This is a handsome Carpenter Gothic church with an ornate steeple and lattice portico. However, it is the interior of the “Painted Church” which draws visitors. From the chancel's trompe l'oeil paintings of an expanded cathedral interior to the red and white striped octagonal columns with their palm frond crowns spreading over the vaulted ceiling's sunset sky, the church is a treasure trove of folk art of the highest order. The painting on the rear wall used Burgos Cathedral's octagonal lantern as its model. Paintings on the side walls depict Christ rejecting Satan and his temptations, the appearance of the cross to St. Francis, and the handwriting on the wall at the court of Belshazzar, which proclaims, “Ua emi loa ‘oe, Ua pau kou aupuni, Make nō ka pono” (“Things are quickly waning, Your kingdom ends, All goodness shall die”). The opposite wall depicts Eve finding Abel after his murder by Cain, a good death, and the Devil presiding over the fires of hell. The Cain and Abel scene draws upon late-nineteenth-century German painter Karl Gebhardt's interpetation of the scene, and the appearance of the cross to St. Francis relies on a popular photograph of the tunneled road, the Axenstrasse, near Lucerne, for its setting.

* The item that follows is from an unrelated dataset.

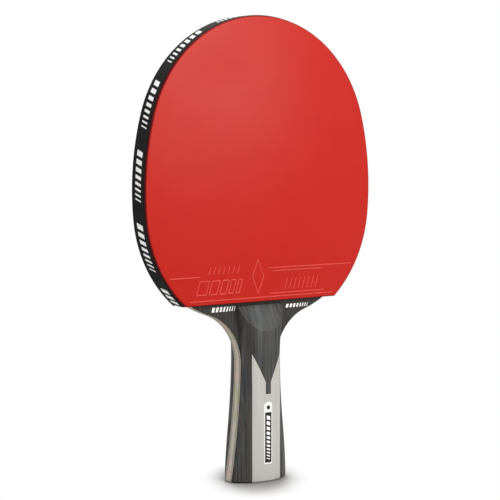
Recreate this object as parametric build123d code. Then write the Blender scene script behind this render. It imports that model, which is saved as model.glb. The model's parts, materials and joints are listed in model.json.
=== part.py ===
from build123d import *
import math
import os

# Table tennis paddle, standing on the end of its handle.
# Frame: X across the blade, Y through its thickness with the forehand face
# towards -Y, Z up along the handle. The origin is the centre of the handle end.
# All sizes are in millimetres and all angles in degrees.

# Head outline, shared by the blade and both rubbers
head_width = 151.0
widest_height = 160.3
side_radius = 152.0
upper_side_turn = 15.6
lower_side_turn = 5.6

# Cheeks: the blade is cut in a little tighter than the rubbers that lie on it
blade_cheek_radius = 61.5
rubber_cheek_radius = 70.0
rubber_cheek_turn = 42.4
neck_radius = 29.0

# Plies of the blade, from the middle outwards
core_thickness = 2.5
inner_ply_thickness = 0.8
fibre_thickness = 0.25
outer_ply_thickness = 0.7

# Rubbers
sponge_thickness = 2.2
sheet_thickness = 0.8
pimple_height = 0.9
pimple_width = 1.3
pimple_pitch = 2.2
pimple_row_depth = 1.6
rubber_to_handle_gap = 2.0

# Edge tape
tape_width = 10.0
tape_thickness = 0.4

# Handle
handle_length = 97.0
handle_thickness = 24.0
handle_end_width = 37.6
handle_waist_width = 24.4
handle_top_width = 31.0
flare_radius = 410.0
palm_radius = 24.0
side_flat = 0.3
end_chamfer = 0.8
ramp_length = 13.9
ramp_lip = 1.6

# Centre strip of the handle: dark tongue above, pale inlay below
strip_width = 18.9
tongue_shoulder_height = 71.0
tongue_stem_top_height = 55.3
tongue_stem_end_height = 48.6
tongue_stem_width = 3.5

# Badge let into the forehand inlay
badge_width = 5.3
badge_bottom_height = 10.0
badge_top_height = 44.3
badge_dome = 1.5
badge_thickness = 0.4

# Layers measured from the middle plane of the blade outwards
core_face = core_thickness / 2
inner_ply_face = core_face + inner_ply_thickness
fibre_face = inner_ply_face + fibre_thickness
blade_face = fibre_face + outer_ply_thickness
sponge_face = blade_face + sponge_thickness
pimple_face = sponge_face + pimple_height
rubber_face = pimple_face + sheet_thickness
handle_face = handle_thickness / 2

rubber_bottom = handle_length + rubber_to_handle_gap

# Longer than the whole paddle, for shapes that cut right across it
beyond = 2 * (widest_height + head_width)


def layer(outline, inner, outer):
    """Solid with an outline drawn in X and Z, between two distances towards the forehand."""
    return extrude(Plane.XZ.offset(inner) * outline, amount=outer - inner)


def opposite(shape):
    """The same piece on the backhand side."""
    return mirror(shape, about=Plane.XZ)


def across(line):
    """The same line on the left of the paddle."""
    return mirror(line, about=Plane.YZ)


def right_side(turn, heading):
    """Side arc of the head, from its widest place up (heading 1) or down (heading -1)."""
    return JernArc((head_width / 2, widest_height), (0, heading), side_radius, heading * turn)


def crown():
    """Top of the head, from the right side arc over to the left one."""
    side = right_side(upper_side_turn, 1)
    start = side @ 1
    return side + TangentArc(start, (-start.X, start.Y), tangent=side % 1) + across(side)


def neck_points():
    """Where the cheek arc meets the neck arc, and where the neck arc ends at the waist."""
    side = right_side(lower_side_turn, -1)
    cheek_centre = side @ 1 + (side % 1).rotate(Axis.Z, -90) * blade_cheek_radius
    reach = blade_cheek_radius + neck_radius
    neck_x = handle_waist_width / 2 + neck_radius
    waist_height = cheek_centre.Y - math.sqrt(reach ** 2 - (neck_x - cheek_centre.X) ** 2)
    to_neck = Vector(neck_x, waist_height) - cheek_centre
    meeting = cheek_centre + to_neck.normalized() * blade_cheek_radius
    return meeting, Vector(handle_waist_width / 2, waist_height)


def flare():
    """Right side of the handle from the waist down to the end, curving outwards."""
    waist = neck_points()[1]
    end = Vector(handle_end_width / 2, 0)
    half_chord = (end - waist).length / 2
    sag = flare_radius - math.sqrt(flare_radius ** 2 - half_chord ** 2)
    inward = Vector(-(waist.Y - end.Y), waist.X - end.X).normalized()
    return ThreePointArc(waist, (waist + end) / 2 + inward * sag, end)


def blade_outline():
    """Head, neck and handle core of the blade as one face."""
    side = right_side(lower_side_turn, -1)
    meeting, waist = neck_points()
    cheek = TangentArc(side @ 1, meeting, tangent=side % 1)
    neck = TangentArc(meeting, waist, tangent=cheek % 1)
    right = side + cheek + neck + flare()
    end = Line((-handle_end_width / 2, 0), (handle_end_width / 2, 0))
    face = make_face(crown() + right + across(right) + end)
    corners = face.vertices().group_by(Axis.Y)[0]
    return chamfer(corners, end_chamfer)


def rubber_outline():
    """Head outline carried on down, then cut straight across above the handle."""
    side = right_side(lower_side_turn, -1)
    cheek = JernArc(side @ 1, side % 1, rubber_cheek_radius, -rubber_cheek_turn)
    slope = cheek % 1
    chin = Line(cheek @ 1, (cheek @ 1) - slope * ((cheek @ 1).X / slope.X))
    right = side + cheek + chin
    return make_face(crown() + right + across(right)) & above_rubber_bottom()


def above_rubber_bottom():
    """Everything above the straight lower edge of the rubbers."""
    return Pos(0, rubber_bottom) * Rectangle(beyond, beyond, align=(Align.CENTER, Align.MIN))


def handle_outline():
    """Waisted and flared outline of a handle scale."""
    side = flare()
    top = Vector(handle_top_width / 2, handle_length)
    shoulder = TangentArc(side @ 0, top, tangent=side % 0 * -1)
    right = side + shoulder
    lid = Line(top, (-top.X, top.Y))
    end = Line((-handle_end_width / 2, 0), (handle_end_width / 2, 0))
    return make_face(right + across(right) + lid + end)


def topsheet():
    """Rubber sheet with its pimples turned in, which show along the straight lower edge."""
    sheet = layer(rubber_outline(), sponge_face, rubber_face)
    edge_width = rubber_outline().edges().sort_by(Axis.Y)[0].length
    gap_width = pimple_pitch - pimple_width
    count = int((edge_width - gap_width) / pimple_pitch)
    gap = layer(Rectangle(gap_width, 2 * pimple_row_depth), sponge_face, pimple_face)
    row = GridLocations(pimple_pitch, 0, count, 1)
    return sheet - [Pos(0, 0, rubber_bottom) * place * gap for place in row]


def edge_tape():
    """Band around the head, over the blade edge and most of both sponges."""
    rubber = rubber_outline()
    band = (offset(rubber, tape_thickness) - rubber) & above_rubber_bottom()
    return layer(band, -tape_width / 2, tape_width / 2)


def palm_dome():
    """Long cylinder whose side is the gently domed face that lies in the palm."""
    centre = Pos(0, palm_radius - handle_face)
    return extrude(centre * Circle(palm_radius), handle_length)


def handle_scale():
    """Whole forehand scale before it is parted into its strips."""
    block = layer(handle_outline(), blade_face, handle_face)
    outer = block.faces().sort_by(Axis.Y)[0]
    long_edges = outer.edges().filter_by(GeomType.LINE, reverse=True)
    block = fillet(long_edges, handle_face - blade_face - side_flat) & palm_dome()
    end = block.faces().sort_by(Axis.Z)[0]
    on_blade = end.edges().sort_by(Axis.Y)[-1]
    block = chamfer([edge for edge in end.edges() if not edge.is_same(on_blade)], end_chamfer)
    return block - ramp()


def ramp():
    """Wedge taken off the top of a scale, down to a thin lip at the blade."""
    lip = -(blade_face + ramp_lip)
    foot = handle_length - ramp_length
    wedge = Polyline(
        (lip, handle_length),
        (-handle_face, foot),
        (-handle_thickness, foot),
        (-handle_thickness, 2 * handle_length),
        close=True,
    )
    profile = Plane.YZ * make_face(wedge)
    return extrude(profile, amount=beyond, both=True)


def strip_zone():
    """Straight strip down the middle of a scale."""
    return Rectangle(strip_width, 2 * handle_length)


def tongue_zone():
    """Dark part of the centre strip: a V that ends in a narrow stem."""
    shoulder = strip_width / 2
    stem = tongue_stem_width / 2
    right = [
        (shoulder, handle_length),
        (shoulder, tongue_shoulder_height),
        (stem, tongue_stem_top_height),
        (stem, tongue_stem_end_height),
    ]
    left = [(-x, z) for x, z in reversed(right)]
    return make_face(Polyline(*right, *left, close=True))


def badge_outline():
    """Narrow upright plate with a domed top."""
    side = badge_width / 2
    shoulder = badge_top_height - badge_dome
    right = Line((side, badge_bottom_height), (side, shoulder))
    dome = ThreePointArc((side, shoulder), (0, badge_top_height), (-side, shoulder))
    left = Line((-side, shoulder), (-side, badge_bottom_height))
    foot = Line((-side, badge_bottom_height), (side, badge_bottom_height))
    return make_face(right + dome + left + foot)


def badge_zone():
    """Recess of the badge, open to the front."""
    return layer(badge_outline(), handle_face - badge_thickness, handle_thickness)


def scale_pieces():
    """Strips, tongue and inlay that a scale is laminated from."""
    scale = handle_scale()
    centre = scale & layer(strip_zone(), 0, handle_face)
    sides = (scale - centre).solids().sort_by(Axis.X)
    tongue = centre & layer(tongue_zone(), 0, handle_face)
    return {
        "left_strip": sides[0],
        "right_strip": sides[-1],
        "tongue": tongue,
        "inlay": centre - tongue,
    }


def blade_plies():
    """Core, then inner ply, fibre and outer ply of the forehand half."""
    outline = blade_outline()
    return {
        "core_ply": layer(outline, -core_face, core_face),
        "inner_ply": layer(outline, core_face, inner_ply_face),
        "carbon_ply": layer(outline, inner_ply_face, fibre_face),
        "outer_ply": layer(outline, fibre_face, blade_face),
    }


def paddle():
    """Every piece of the paddle by name."""
    plies = blade_plies()
    pieces = {"core_ply": plies.pop("core_ply"), "edge_tape": edge_tape()}
    paired = {"sponge": layer(rubber_outline(), blade_face, sponge_face), "topsheet": topsheet()}
    paired.update(plies)
    for name, piece in paired.items():
        pieces["forehand_" + name] = piece
        pieces["backhand_" + name] = opposite(piece)
    for name, piece in scale_pieces().items():
        pieces["forehand_handle_" + name] = piece
        pieces["backhand_handle_" + name] = opposite(piece)
    pieces["badge"] = pieces["forehand_handle_inlay"] & badge_zone()
    pieces["forehand_handle_inlay"] -= badge_zone()
    return pieces


os.makedirs("parts", exist_ok=True)
for name, piece in paddle().items():
    export_step(piece, "parts/" + name + ".step")
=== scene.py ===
import json
import math
import bmesh
import bpy
from mathutils import Matrix, Vector
from mathutils.bvhtree import BVHTree


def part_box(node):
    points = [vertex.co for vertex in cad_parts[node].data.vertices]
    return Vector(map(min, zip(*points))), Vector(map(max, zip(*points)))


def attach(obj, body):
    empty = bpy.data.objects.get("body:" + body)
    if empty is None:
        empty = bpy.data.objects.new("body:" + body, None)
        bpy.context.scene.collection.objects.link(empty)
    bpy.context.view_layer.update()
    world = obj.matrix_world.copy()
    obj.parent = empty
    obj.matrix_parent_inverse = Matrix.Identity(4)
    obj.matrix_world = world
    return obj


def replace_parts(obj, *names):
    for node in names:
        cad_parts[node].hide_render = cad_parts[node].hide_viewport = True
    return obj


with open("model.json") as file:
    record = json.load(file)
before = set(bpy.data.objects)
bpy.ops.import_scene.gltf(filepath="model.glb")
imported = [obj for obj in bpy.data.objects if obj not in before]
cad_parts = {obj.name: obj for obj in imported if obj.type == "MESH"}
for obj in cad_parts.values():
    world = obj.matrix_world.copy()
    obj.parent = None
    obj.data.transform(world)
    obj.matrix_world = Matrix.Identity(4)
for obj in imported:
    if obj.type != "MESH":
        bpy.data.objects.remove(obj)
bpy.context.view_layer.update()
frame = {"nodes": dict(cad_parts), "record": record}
nodes = frame["nodes"]
mm = 0.001
noiseLow, noiseHigh = 0.3, 0.7  # noise seldom leaves these, so finishes are spread between them
print("frame loaded:", len(nodes), "nodes")


def linear(hexColour):  # sRGB hex to the linear values that shaders take
    channels = [int(hexColour[i:i + 2], 16) / 255 for i in (1, 3, 5)]
    return [c / 12.92 if c <= 0.04045 else ((c + 0.055) / 1.055) ** 2.4 for c in channels] + [1]


def newMaterial(name):
    material = bpy.data.materials.new(name)
    material.use_nodes = True
    material.node_tree.nodes.clear()
    return material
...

This visual delight was the work of Father John Berchmans Velghe. Born in Belgium, Father John came to Hawaii in 1899 after serving for more than ten years in the Marquesas Islands and six months in Tahiti. Assigned to Honaunau, the forty-one-year-old priest undertook the construction of St. Benedict's church, replacing an 1870s-vintage church which was located at the coast near Puuhonua O Honaunau. Using house paint, he adorned the interior of the new church; however, in 1904, before completing the lunettes above the major scenes, he was called back to Belgium. He then served various monasteries in Europe associated with the Fathers of the Sacred Hearts until his death in 1939. In 1985, an exterior wall was applied to the church under the direction of preservation architect Jim Beimborn in an effort to better protect the interior paintings.
Two other painted churches may be found on the island of Hawaii: St. Theresa's at Mountain View (c. 1930; 181355 Volcano Highway) and Star of the Sea (1928), which was relocated to Highway 130 between mile markers 19 and 20 when a 1990 lava flow consumed Kalapana. These were the work of Father Evarist, who was a student of Father John's in the 1920s.